10 million is massive install base. And while half life 3 and portal 3 may have the muscle to move 10 million units, you will also need to provide some form of compatibility current steam catalogs. Which Carmack solution allows.
Wine is great, it comes really close, and then it breaks overnight for no reason. I was playing CS:GO and playing it rather frequently and then all of the sudden it has simply stopped working. On the other hand, all of the Steam games with Linux native ports work great on both my Intel and Nvidia graphics setups.
I hope Carmack is wrong and I hope Steam for Linux will drive the point home.
Also, the whole "support" point is lost on me. If the impetus is really post-release support, I can guarantee you going through Wine is going to complicate things greatly... and you still have the same supposed moving target of Linux underneath. It's not as if using Wine normalizes sysv init vs systemd vs upstart or pulseaudio vs oss vs alsa.
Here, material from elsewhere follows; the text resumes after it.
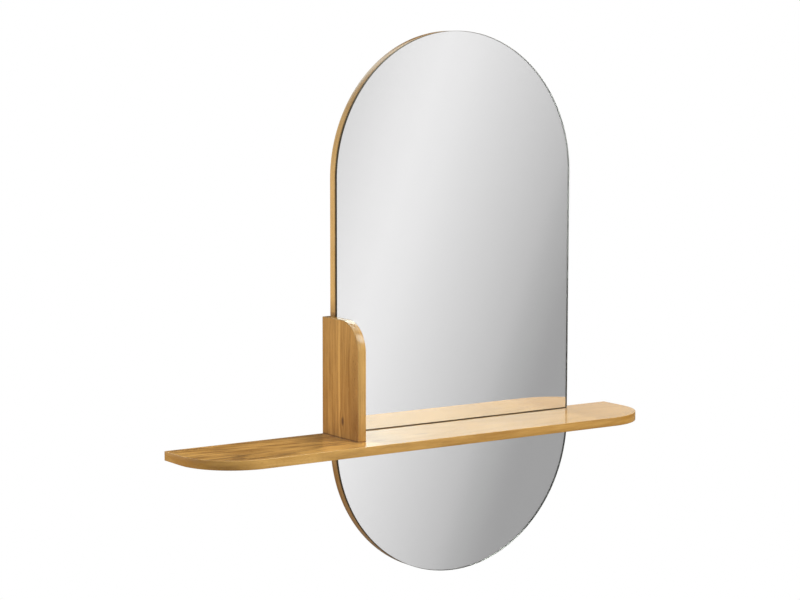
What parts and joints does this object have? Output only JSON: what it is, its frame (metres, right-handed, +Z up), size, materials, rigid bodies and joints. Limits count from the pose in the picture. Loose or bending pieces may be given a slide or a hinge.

Those issues are still there and anyone who games on Wine seriously knows that those issues are MORE present with Wine than they are with the native ports.
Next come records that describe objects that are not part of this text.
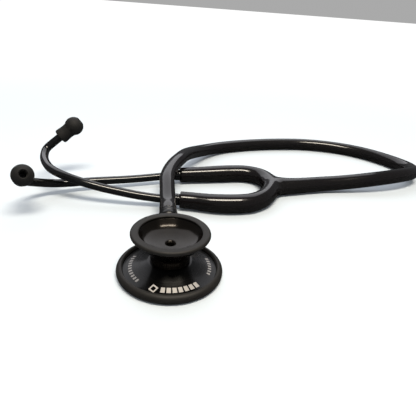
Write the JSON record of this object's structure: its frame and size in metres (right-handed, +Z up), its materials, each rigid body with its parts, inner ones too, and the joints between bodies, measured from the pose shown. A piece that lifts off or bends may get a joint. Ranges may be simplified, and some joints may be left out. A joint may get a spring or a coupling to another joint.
{
  "type": "stethoscope",
  "caption": "Black double-head stethoscope lying on a table: turning chestpiece, looped tubing, sprung yoke, curved ear tubes with soft ear tips.",
  "frame": {"origin": "centre of the diaphragm's working face, on the table", "axes": "+Z up, out of the bell; +Y along the valve stem, away from the chestpiece"},
  "size_m": [0.2773, 0.2116, 0.0397],
  "materials": {
    "anodised_aluminium": "satin black anodised, turned",
    "rim_rubber": "matte moulded",
    "diaphragm_film": "fine-textured epoxy film",
    "bright_steel": "bright",
    "black_steel": "gloss black",
    "seal_rubber": "matte",
    "tubing_vinyl": "gloss black vinyl",
    "tip_rubber": "soft matte"
  },
  "bodies": {
    "tubing": {"main_tube": "tubing_vinyl", "yoke": "tubing_vinyl", "yoke_spring": "bright_steel", "valve_stem": "anodised_aluminium", "stem_o_ring": "seal_rubber"},
    "chestpiece": {"bell_body": "anodised_aluminium", "bell_rim": "rim_rubber", "diaphragm_cone": "anodised_aluminium", "diaphragm_ring": "rim_rubber", "diaphragm": "diaphragm_film", "detent_ball": "bright_steel", "detent_spring": "bright_steel", "detent_grub_screw": "black_steel"},
    "left_arm": {"left_yoke_arm": "tubing_vinyl"},
    "right_arm": {"right_yoke_arm": "tubing_vinyl"},
    "left_ear": {"left_ear_tube": "black_steel", "left_ear_collar": "black_steel", "left_tip_screw": "black_steel"},
    "right_ear": {"right_ear_tube": "black_steel", "right_ear_collar": "black_steel", "right_tip_screw": "black_steel"},
    "left_tip": {"left_ear_tip": "tip_rubber"},
    "right_tip": {"right_ear_tip": "tip_rubber"}
  },
  "joints": [
    {"name": "chestpiece_turn", "type": "hinge", "parent": "tubing", "child": "chestpiece", "pos_m": [0, 0, 0.0102], "axis": [0, 1, 0], "continuous": true},
    {"name": "left_arm_spread", "type": "hinge", "parent": "tubing", "child": "left_arm", "pos_m": [0.05, 0.0615, 0.0057], "axis": [0, 0, 1], "range_deg": [0, 3], "stiffness_Nm_per_rad": 0.8},
    {"name": "right_arm_spread", "type": "hinge", "parent": "tubing", "child": "right_arm", "pos_m": [0.055, 0.1081, 0.0057], "axis": [0, 0, -1], "range_deg": [0, 8], "stiffness_Nm_per_rad": 0.8},
    {"name": "left_ear_turn", "type": "hinge", "parent": "left_arm", "child": "left_ear", "pos_m": [0.0077, 0.0643, 0.0057], "axis": [0.9839, -0.1789, 0], "range_deg": [-4, 10]},
    {"name": "right_ear_turn", "type": "hinge", "parent": "right_arm", "child": "right_ear", "pos_m": [0.0096, 0.1029, 0.0057], "axis": [-0.9902, -0.1399, 0], "range_deg": [-15, 5]},
    {"name": "left_tip_spin", "type": "hinge", "parent": "left_ear", "child": "left_tip", "pos_m": [-0.0684, 0.1112, 0.027], "axis": [0.7681, 0.1995, 0.6085], "continuous": true},
    {"name": "right_tip_spin", "type": "hinge", "parent": "right_ear", "child": "right_tip", "pos_m": [-0.0792, 0.0606, 0.0191], "axis": [0.3472, -0.8006, 0.4884], "continuous": true}
  ]
}
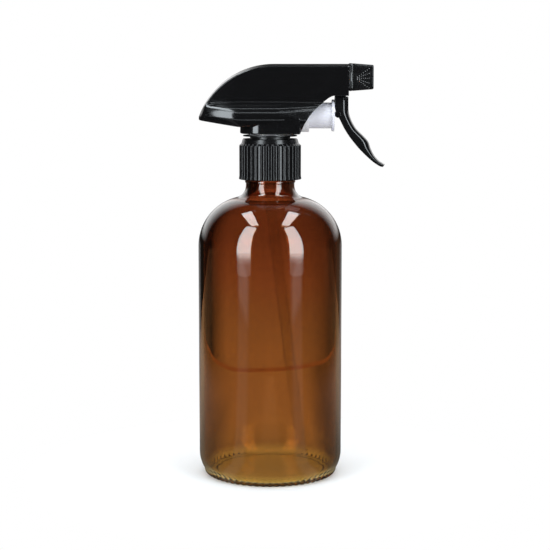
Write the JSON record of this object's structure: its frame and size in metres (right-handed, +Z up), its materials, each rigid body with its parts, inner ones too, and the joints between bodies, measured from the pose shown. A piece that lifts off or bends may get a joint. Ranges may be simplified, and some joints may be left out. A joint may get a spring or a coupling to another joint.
{
  "type": "spray bottle",
  "caption": "Amber glass bottle with round shoulders, a ribbed black screw collar and a trigger pump with a tapered shroud, square nozzle and dip tube.",
  "frame": {"origin": "centre of the bottle's base, on the plane it stands on", "axes": "+Z up along the bottle's axis, +X the way it sprays, +Y to the left of the sprayer as the user holds it"},
  "size_m": [0.0968, 0.075, 0.2151],
  "materials": {
    "amber_glass": "clear amber glass, fire polished",
    "black_collar": "moulded black polypropylene, satin gloss",
    "foam": "white foamed liner",
    "black_inner": "moulded black polyethylene",
    "clear_tube": "natural translucent polyethylene",
    "steel_ball": "polished stainless steel",
    "white_housing": "moulded white polypropylene",
    "white_piston": "natural cool white polyethylene",
    "soft_seal": "soft moulded seal",
    "spring_steel": "drawn stainless wire",
    "black_nozzle": "moulded black polypropylene, gloss",
    "black_trigger": "moulded black polypropylene, gloss",
    "black_shroud": "moulded black polypropylene, high gloss"
  },
  "bodies": {
    "bottle": {"bottle": "amber_glass"},
    "seal": {"neck_gasket": "foam"},
    "collar": {"screw_collar": "black_collar"},
    "head": {"pump_body": "white_housing", "shroud": "black_shroud", "tube_retainer": "black_inner", "dip_tube": "clear_tube", "channel_plug": "white_housing", "swirl_core": "white_housing"},
    "trigger": {"trigger": "black_trigger"},
    "piston": {"piston": "white_piston", "piston_cup": "soft_seal", "return_spring": "spring_steel"},
    "nozzle": {"nozzle_cap": "black_nozzle"},
    "inlet_valve": {"inlet_ball": "steel_ball"},
    "outlet_valve": {"outlet_ball": "steel_ball"}
  },
  "joints": [
    {"name": "head_lift", "type": "slide", "parent": "bottle", "child": "seal", "axis": [0, 0, 1], "range_m": [0, 0.00529]},
    {"name": "collar_turn", "type": "hinge", "parent": "seal", "child": "collar", "pos_m": [0, 0, 0.166], "axis": [0, 0, 1], "range_deg": [0, 450]},
    {"name": "head_swivel", "type": "hinge", "parent": "seal", "child": "head", "pos_m": [0, 0, 0.1739], "axis": [0, 0, 1], "continuous": true},
    {"name": "trigger_pull", "type": "hinge", "parent": "head", "child": "trigger", "pos_m": [0.036, 0, 0.207], "axis": [0, 1, 0], "range_deg": [0, 30]},
    {"name": "piston_stroke", "type": "slide", "parent": "head", "child": "piston", "axis": [-1, 0, 0], "range_m": [0, 0.00905], "stiffness_N_per_m": 400, "springref_m": -0.0052, "deforming": ["return_spring"]},
    {"name": "nozzle_turn", "type": "hinge", "parent": "head", "child": "nozzle", "pos_m": [0.047, 0, 0.208], "axis": [1, 0, 0], "continuous": true},
    {"name": "inlet_ball_lift", "type": "slide", "parent": "head", "child": "inlet_valve", "axis": [0, 0, 1], "range_m": [0, 0.0012]},
    {"name": "outlet_ball_lift", "type": "slide", "parent": "head", "child": "outlet_valve", "axis": [0, 0, 1], "range_m": [0, 0.001]}
  ],
  "couplings": [
    {"joint": "collar_turn", "follows": "head_lift", "rad_per_m": 1484.3},
    {"joint": "trigger_pull", "follows": "piston_stroke", "rad_per_m": 57.803}
  ]
}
Looks like the "one OS fits all" concept has proved to be flawed.
Windows is great for corporate end-user workstation s (desktop, tablet...) but not for servers. Linux is great for servers, and highly skilled computer users (aka hackers/programmers) but not for corporate users. Mac OS is great for hipsters.
Games are somewhere in the middle of all this, including the consoles. Looks like there is no perfect solution and for sure, a good strategy could be to replicate what's have been working until now.
- a lot of people do pay for games on Linux (look at Humble Indie Bundles, look at the indie titles or the recent titles on Steam)
- I know people who pay for games but are stuck on Windows because they play games. My guess is that these people would ditch Windows in a heartbeat if their games were playable under Linux.